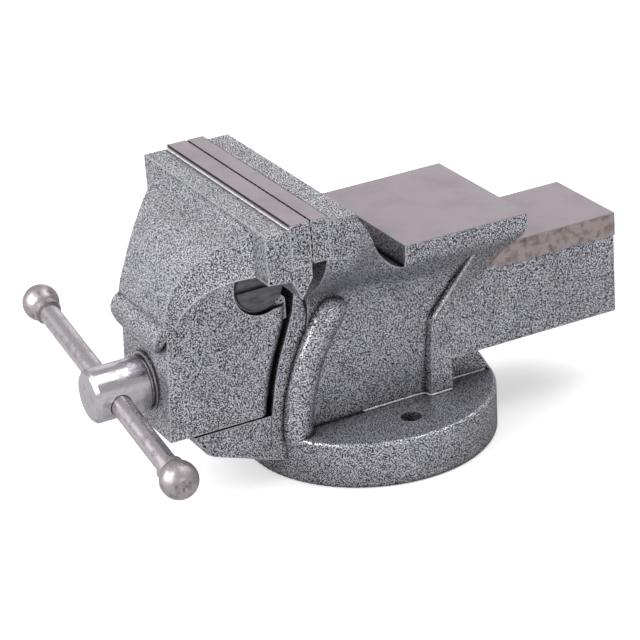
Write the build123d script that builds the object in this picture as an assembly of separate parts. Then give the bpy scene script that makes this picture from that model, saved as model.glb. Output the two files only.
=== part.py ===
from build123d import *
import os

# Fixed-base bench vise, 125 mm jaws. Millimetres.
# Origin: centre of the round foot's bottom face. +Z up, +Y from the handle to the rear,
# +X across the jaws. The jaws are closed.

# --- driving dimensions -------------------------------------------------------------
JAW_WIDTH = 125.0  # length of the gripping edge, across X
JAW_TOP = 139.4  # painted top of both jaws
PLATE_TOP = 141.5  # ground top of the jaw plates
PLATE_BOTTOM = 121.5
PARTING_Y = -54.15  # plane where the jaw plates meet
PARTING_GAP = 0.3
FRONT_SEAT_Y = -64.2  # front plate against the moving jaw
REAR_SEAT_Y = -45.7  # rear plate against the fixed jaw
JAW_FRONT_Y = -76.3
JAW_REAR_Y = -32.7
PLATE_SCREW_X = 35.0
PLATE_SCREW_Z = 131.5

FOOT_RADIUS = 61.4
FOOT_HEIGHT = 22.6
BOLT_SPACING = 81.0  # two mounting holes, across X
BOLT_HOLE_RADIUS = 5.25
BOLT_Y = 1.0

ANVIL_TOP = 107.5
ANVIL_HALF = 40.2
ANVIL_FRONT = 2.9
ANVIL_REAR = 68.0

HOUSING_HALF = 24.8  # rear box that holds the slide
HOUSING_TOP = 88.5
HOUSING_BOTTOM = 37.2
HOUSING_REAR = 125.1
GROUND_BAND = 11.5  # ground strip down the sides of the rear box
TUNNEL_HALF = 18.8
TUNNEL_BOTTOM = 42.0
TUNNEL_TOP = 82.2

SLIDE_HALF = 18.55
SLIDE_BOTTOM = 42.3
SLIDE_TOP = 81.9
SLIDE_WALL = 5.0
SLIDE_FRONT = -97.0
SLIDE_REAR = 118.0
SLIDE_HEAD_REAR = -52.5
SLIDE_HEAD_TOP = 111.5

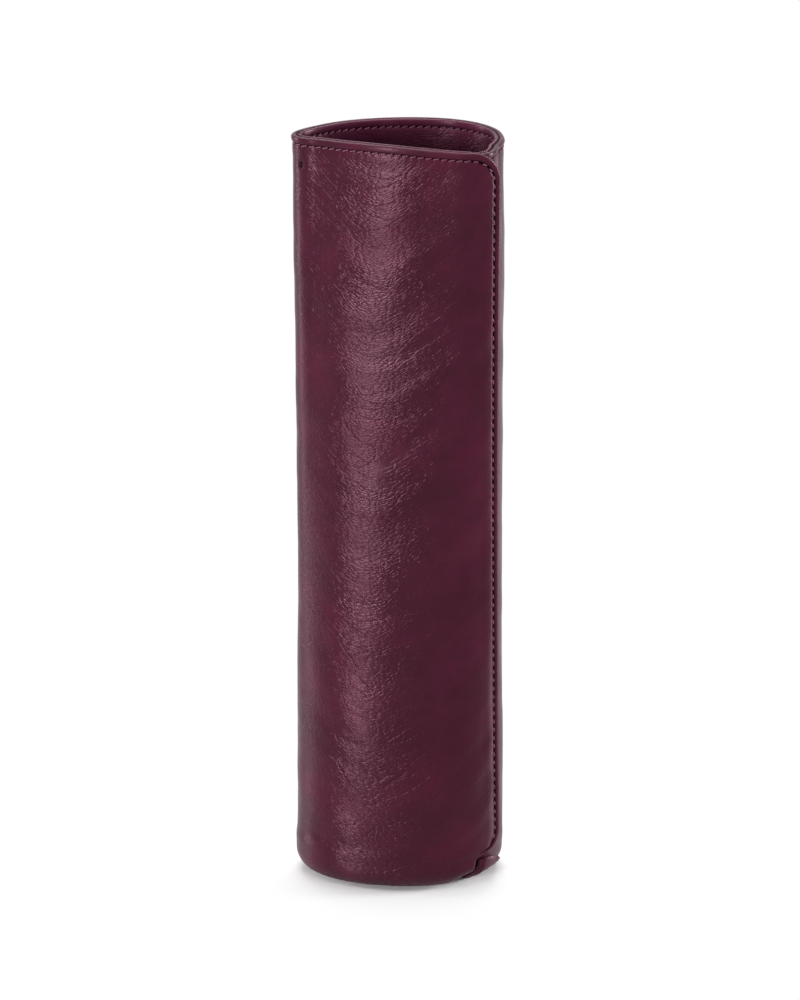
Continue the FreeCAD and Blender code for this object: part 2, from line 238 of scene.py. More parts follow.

★ ★ ★ ★ ★ ★ ★

*To be done:* In this exercise, copy only the lines from the opening line of the material through the line where "# +X across the jaws. The jaws are closed." appears.

*Final result:*
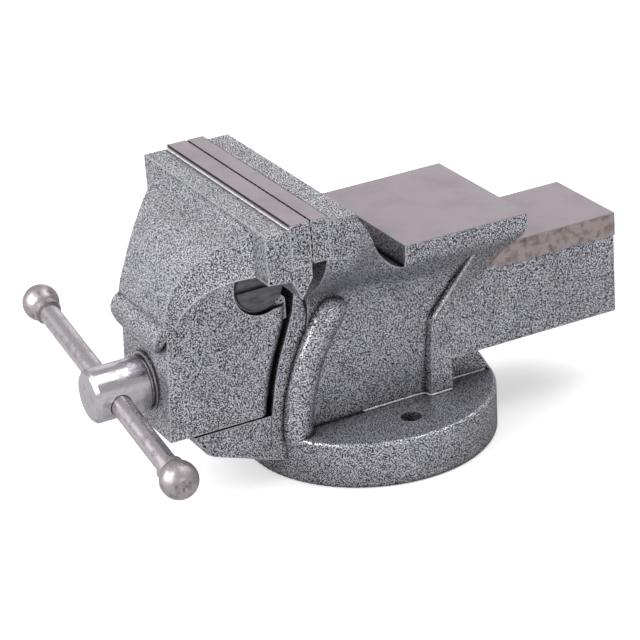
Write the build123d script that builds the object in this picture as an assembly of separate parts. Then give the bpy scene script that makes this picture from that model, saved as model.glb. Output the two files only.
=== part.py ===
from build123d import *
import os

# Fixed-base bench vise, 125 mm jaws. Millimetres.
# Origin: centre of the round foot's bottom face. +Z up, +Y from the handle to the rear,
# +X across the jaws. The jaws are closed.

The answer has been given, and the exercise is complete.